7 de julio de 2017

CfP: 'Making Biological Minds', University of Leeds, 21st-22nd September, 2017

Deadline for abstract submission: 31st July 2017
Organised by Sean Dyde, in cooperation with the University of Leeds and the European Union’s Horizon 2020 Research and Innovation Programme.
The neurosciences are flourishing, while the relationship between the neurosciences and the humanities is not. Whereas some scholars have welcomed closer collaboration, much work attempting to bring the two together can seem off-puttingly imperial or else preparatory to a larger engagement. These deficiencies in turn have generated widespread doubt that either side has anything to learn from the other. In this two-day conference, we will argue differently.
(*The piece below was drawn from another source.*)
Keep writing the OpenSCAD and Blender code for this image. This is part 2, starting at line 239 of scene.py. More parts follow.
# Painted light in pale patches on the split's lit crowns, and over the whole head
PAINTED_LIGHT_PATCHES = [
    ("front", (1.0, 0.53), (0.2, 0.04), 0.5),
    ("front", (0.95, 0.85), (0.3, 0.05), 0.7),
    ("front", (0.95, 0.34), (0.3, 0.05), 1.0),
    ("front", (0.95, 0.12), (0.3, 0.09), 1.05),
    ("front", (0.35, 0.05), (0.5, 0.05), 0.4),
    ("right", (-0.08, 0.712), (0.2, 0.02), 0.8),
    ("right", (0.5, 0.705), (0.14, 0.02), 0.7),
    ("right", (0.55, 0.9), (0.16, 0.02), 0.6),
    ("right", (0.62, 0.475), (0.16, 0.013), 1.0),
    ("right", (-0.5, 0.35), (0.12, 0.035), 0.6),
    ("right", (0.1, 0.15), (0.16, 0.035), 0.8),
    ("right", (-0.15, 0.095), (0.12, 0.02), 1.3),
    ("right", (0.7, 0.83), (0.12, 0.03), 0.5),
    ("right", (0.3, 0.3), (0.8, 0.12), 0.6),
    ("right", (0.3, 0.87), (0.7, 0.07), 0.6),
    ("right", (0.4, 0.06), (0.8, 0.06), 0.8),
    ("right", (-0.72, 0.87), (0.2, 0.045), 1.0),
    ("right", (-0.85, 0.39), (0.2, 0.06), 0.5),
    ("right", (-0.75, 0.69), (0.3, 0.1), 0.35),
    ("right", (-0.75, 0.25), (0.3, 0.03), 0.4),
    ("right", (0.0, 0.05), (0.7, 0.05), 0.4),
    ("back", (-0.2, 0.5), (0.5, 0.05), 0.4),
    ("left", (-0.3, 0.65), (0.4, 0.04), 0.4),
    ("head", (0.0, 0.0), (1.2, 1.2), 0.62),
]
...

We explore ways in which the broad range of practices, methods and theories within the neurosciences and the humanities may offer cooperation, while the disciplines still retain their professional identities. Both fields working towards a common goal to describe, however tantalisingly, what it means to be human.
We welcome scholars with interests in the human sciences broadly construed – from philosophers to biologists, historians to psychologists, geographers to neuroscientists, sociologists to medical and psychiatric researchers – to discuss the interplays and shocks between mind and brain, body and society. Questions and topics include, but are not limited to:
-  How do patients and their families drive neurological research?
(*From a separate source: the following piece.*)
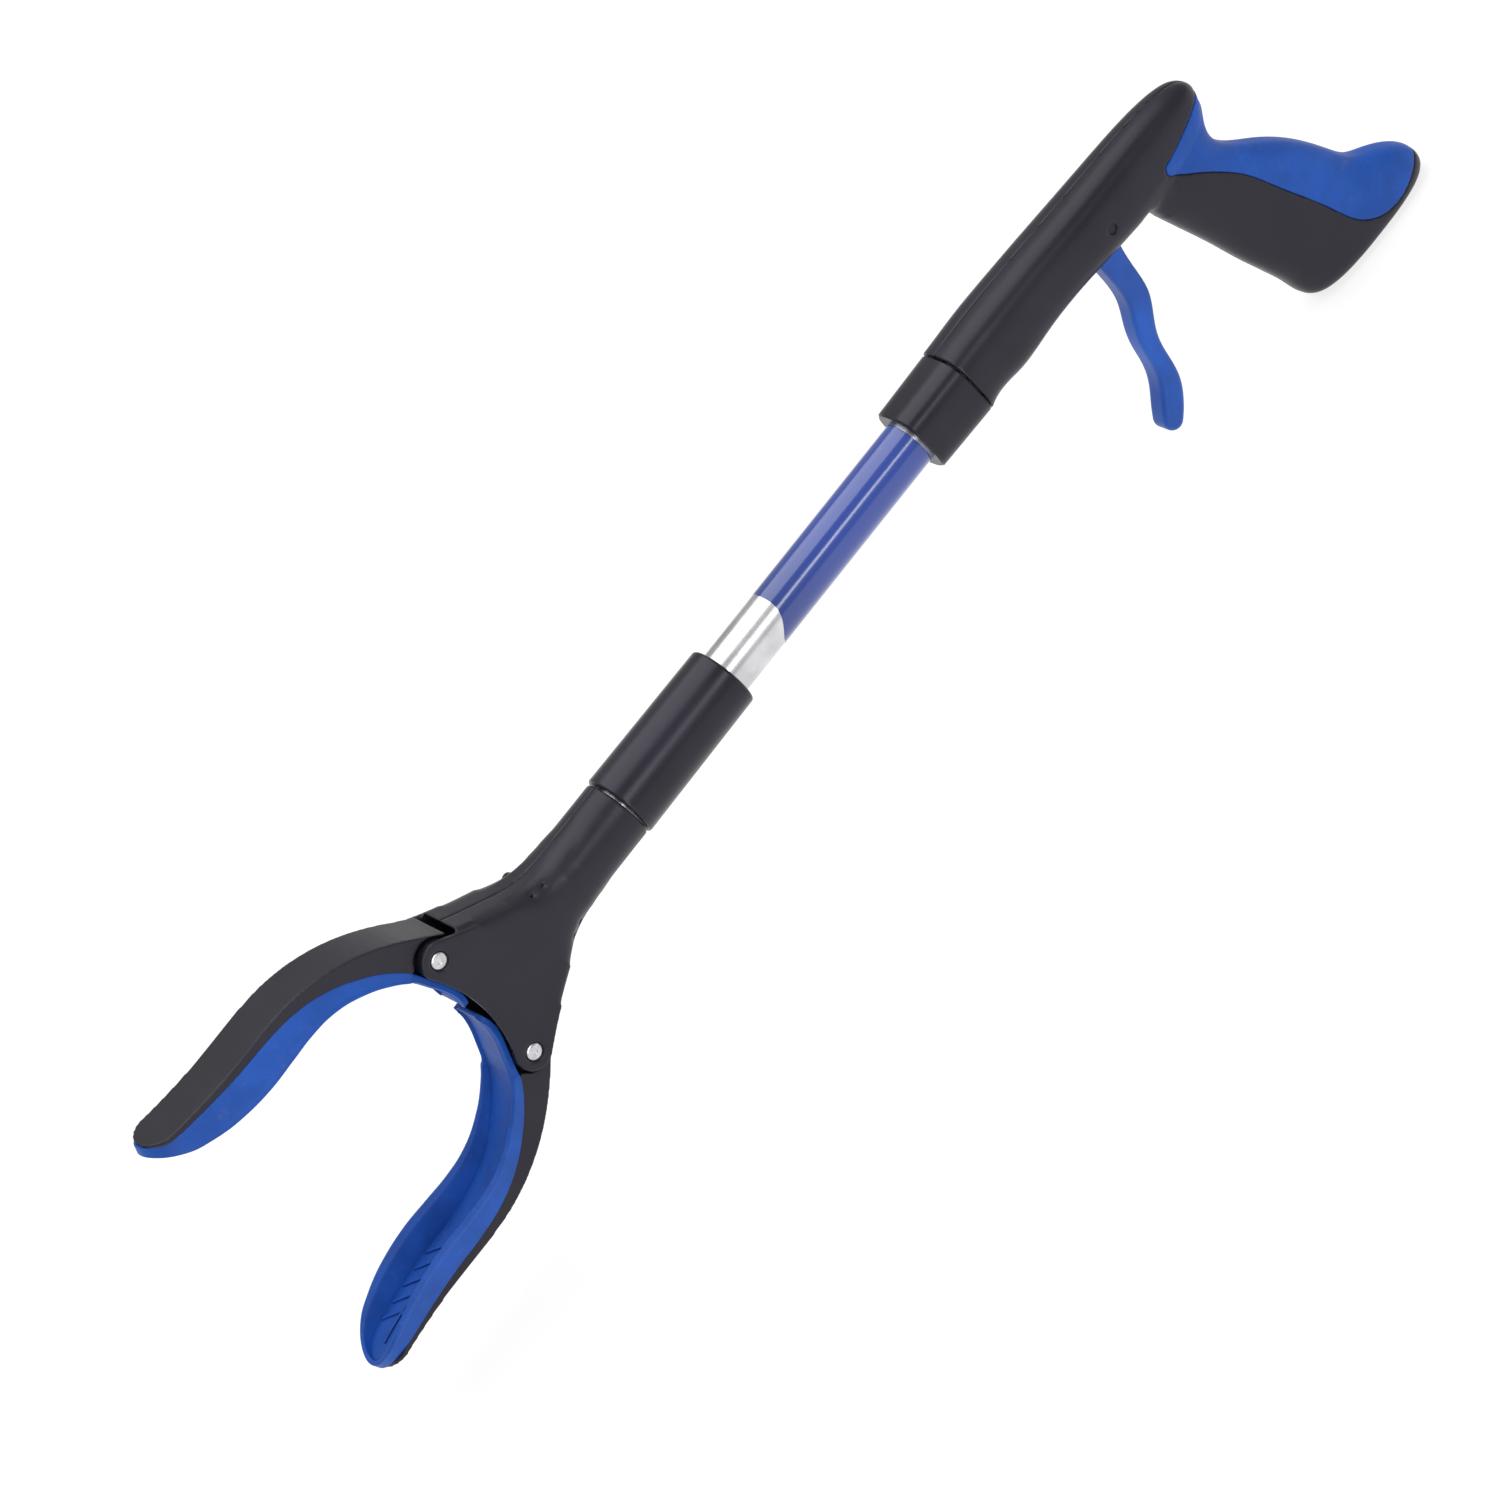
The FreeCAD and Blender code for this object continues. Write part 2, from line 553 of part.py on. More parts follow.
def neck_form():
    """A round neck that splits into a wide low form, which becomes the plates, and a tall narrow core."""
    face = HEAD_PLATE_HALF - 0.15
    plates = [(SLEEVE_FRONT - NECK_GAP, NECK_R, NECK_R, 2.0), (-408, 17.0, 17.3, 2.05), (-422, 16.3, 17.6, 2.25),
              (-436, 15.4, 18.0, 2.8), (-447, 15.8, face, 4.0), (-458, 18.8, face, 6.0), (-467, 23.0, face, 8.0)]
    core = [(-402, 16.2, 16.2, 2.0), (-414, 16.5, 16.3, 2.1), (-426, 16.8, 16.2, 2.5), (-436, 16.9, 15.6, 3.2),
            (-447, 17.5, 14.9, 5.5), (-456, 20.1, HEAD_CORE_HALF - 0.1, 9.0)]
    forms = []
    for stations in (plates, core):
        wires = [section_across_x(x, tall, -tall, wide, power) for x, tall, wide, power in stations]
        forms.append(Part.makeLoft(wires, True))
    return forms


HEAD_SCREW_SPOTS = [(-451.0, 11.2), (-451.0, -11.2)]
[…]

-  What impetus do the performing, literary or visual arts give to medical science?
-  How do the different practices of the neurosciences fit together?
- What are the relationships between knowledge from the humanities and neuro- and psychological-sciences?
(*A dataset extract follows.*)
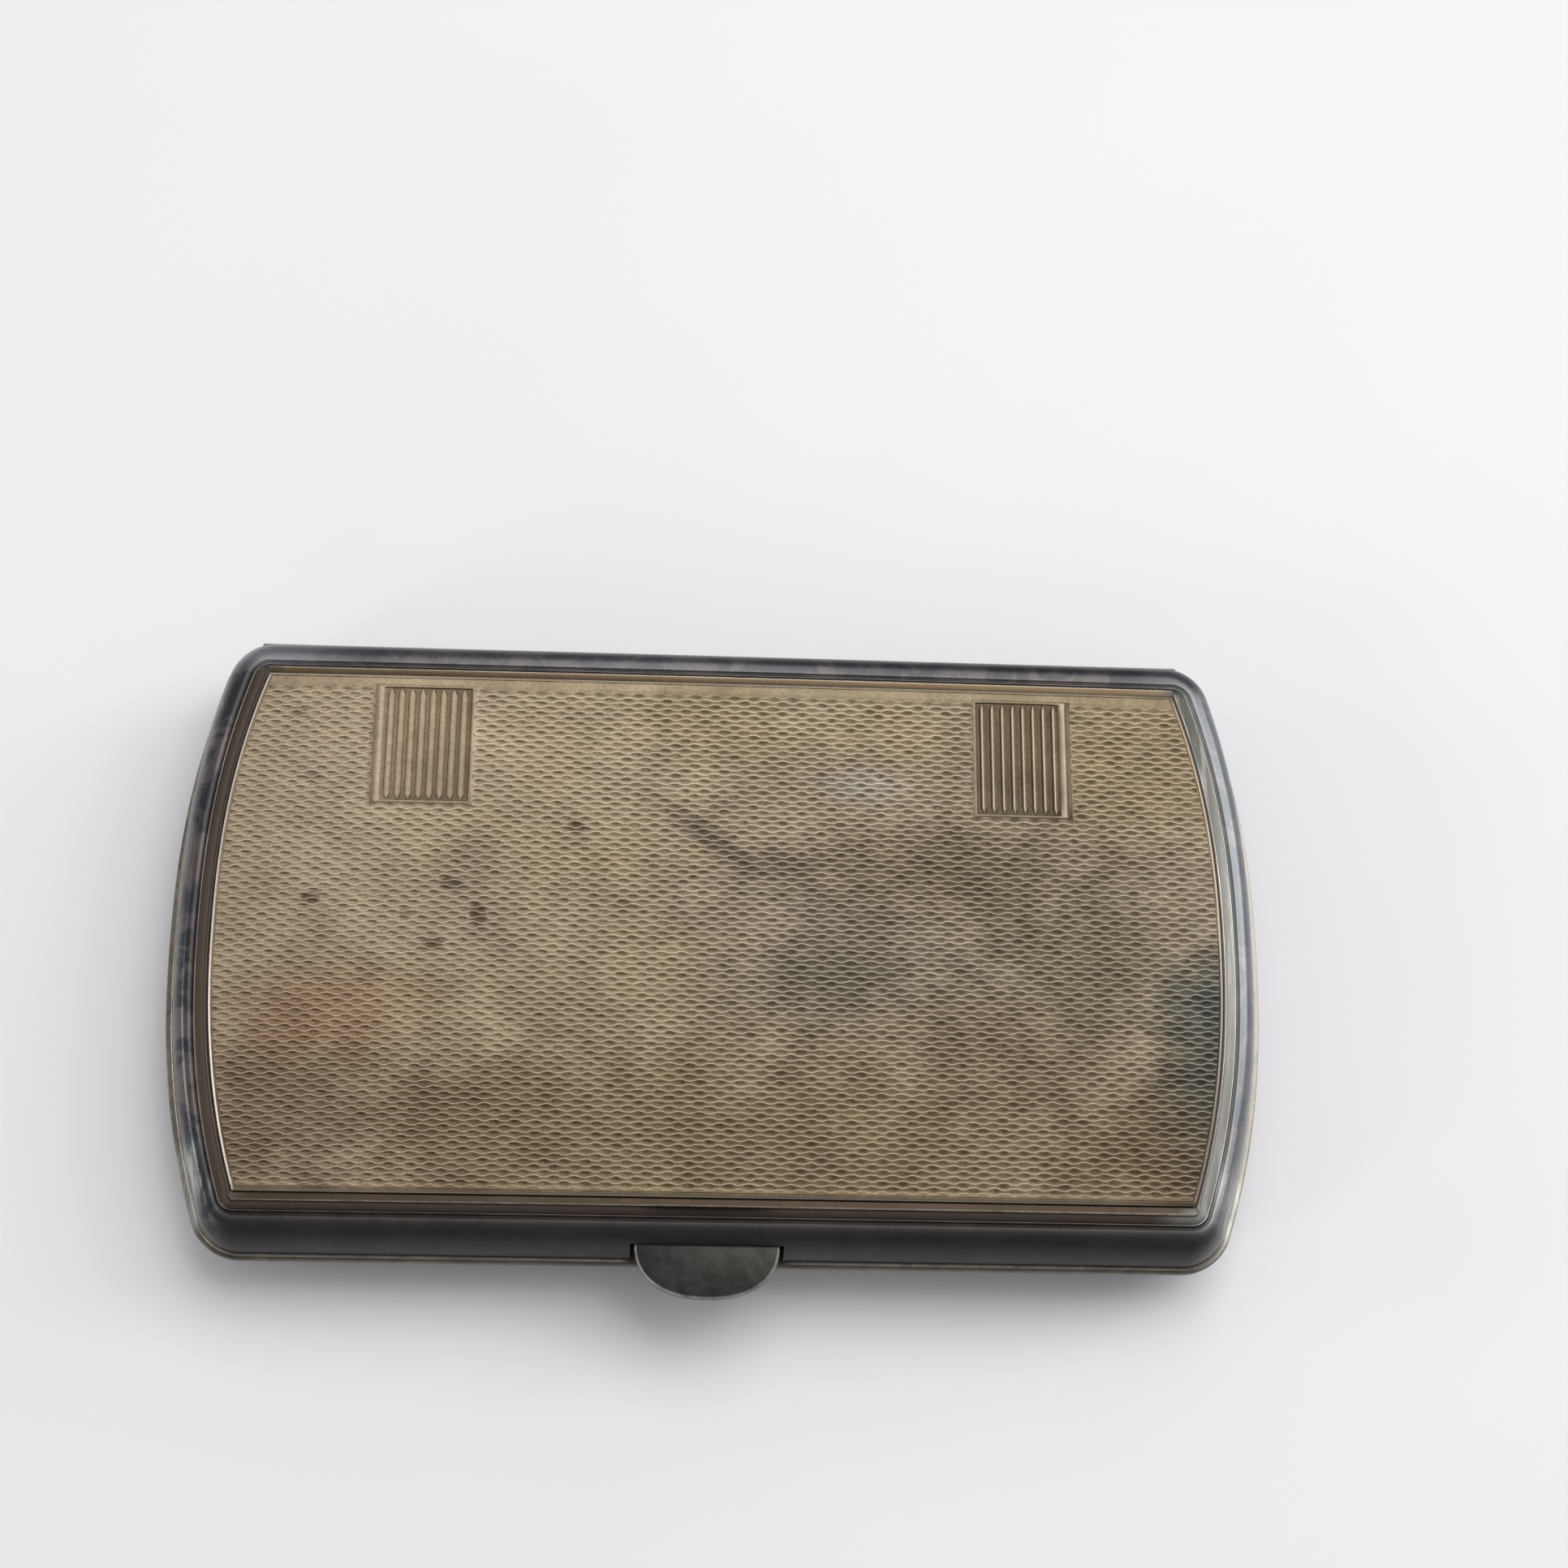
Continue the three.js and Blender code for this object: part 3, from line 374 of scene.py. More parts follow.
def apply_modifiers(made):
    """Turns the evaluated object into a plain mesh and removes its modifiers."""
    bpy.context.view_layer.update()
    finished = made.evaluated_get(bpy.context.evaluated_depsgraph_get())
    mesh = bpy.data.meshes.new_from_object(finished)
    made.modifiers.clear()
    made.data = mesh


def cut_box(made, low, high):
    """Cuts a box, given in millimetres, out of a piece."""
    low, high = np.array(low) * MM, np.array(high) * MM
    cutter_mesh = bpy.data.meshes.new("cutter")
    corners = [(x, y, z) for x in (0, 1) for y in (0, 1) for z in (0, 1)]
    cutter_mesh.from_pydata(
        [tuple(low + (high - low) * corner) for corner in corners], [],
        [(0, 1, 3, 2), (4, 6, 7, 5), (0, 4, 5, 1), (2, 3, 7, 6), (0, 2, 6, 4), (1, 5, 7, 3)])
    cutter = bpy.data.objects.new("cutter", cutter_mesh)
    bpy.context.scene.collection.objects.link(cutter)
    cut = made.modifiers.new("cut", "BOOLEAN")
    cut.object = cutter
    cut.solver = "EXACT"
    apply_modifiers(made)
    bpy.data.objects.remove(cutter)


def sweep_border(name, profile, outside, height, swell, materials):
    """Carries a section round the plate's edge and closes it. The shelf is tan on the long sides and
    holds dirt at the ends."""
    rings = []
    for out, up, back_out, front_out, *_ in profile:
        plan = border_ring(out, back_out, front_out, swell)
        rings.append(np.column_stack([plan, height(plan[:, 0], up)]))
    count = len(rings[0])
    slots = np.repeat([0 if i <= outside or i == len(rings) - 1 else 1 for i in range(len(rings))], count)
    points = np.concatenate(rings)
    soil, end_wear, side_wear, tan, ramp = (
        np.repeat([point[column] for point in profile], count) for column in range(4, 9))
    on_side = np.clip((PANEL_HALF_LENGTH + 0.3 - np.abs(points[:, 0])) / 0.6, 0, 1)
    marks = {
        "soil": np.maximum(soil, tan * (1 - on_side)), "wear": end_wear + (side_wear - end_wear) * on_side,
        "tan": tan * on_side, "ramp": ramp}
    return link_mesh(name, points, ring_faces(len(rings), count, closed=True), materials, slots, marks)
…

-  How is pain represented in mind, brain and culture?
-  Is language an object or tool of study within the mind, brain and social sciences?
-  How may educational practices influence our understanding of mind and brain?
-   Where can the neurosciences and humanities guide policy making?
-   What should, or should not, be encompassed in any theory of brain or mind?
- Where does neuroscience fit within the long durée history of the mind/soul/spirit?
Invited speakers include: Felicity Callard (University of Durham/Birkbeck, United Kingdom), Stephen T Casper (Clarkson University, United States), Roger Smith (Institute of the History of Science and Technology, Russian Federation), and Claudia Stein (University of Warwick, United Kingdom).
Attendees may also be interested in attending our celebrations for the 60th anniversary of History and Philosophy of Science at the University of Leeds, to be held on the 19th and 20th of September. Further information can be found here: http://www.bshs.org.uk/cfp-get-real-realism-as-a-goal-for-the-sciences-and-for-hps

We especially encourage PhD students, early-career researchers and junior academics to participate, as selected presentations will be submitted for publication in a special issue of Studies in Biological and Biomedical Sciences. We invite contributions of individual papers to this conference with abstracts of 300 words and a short CV.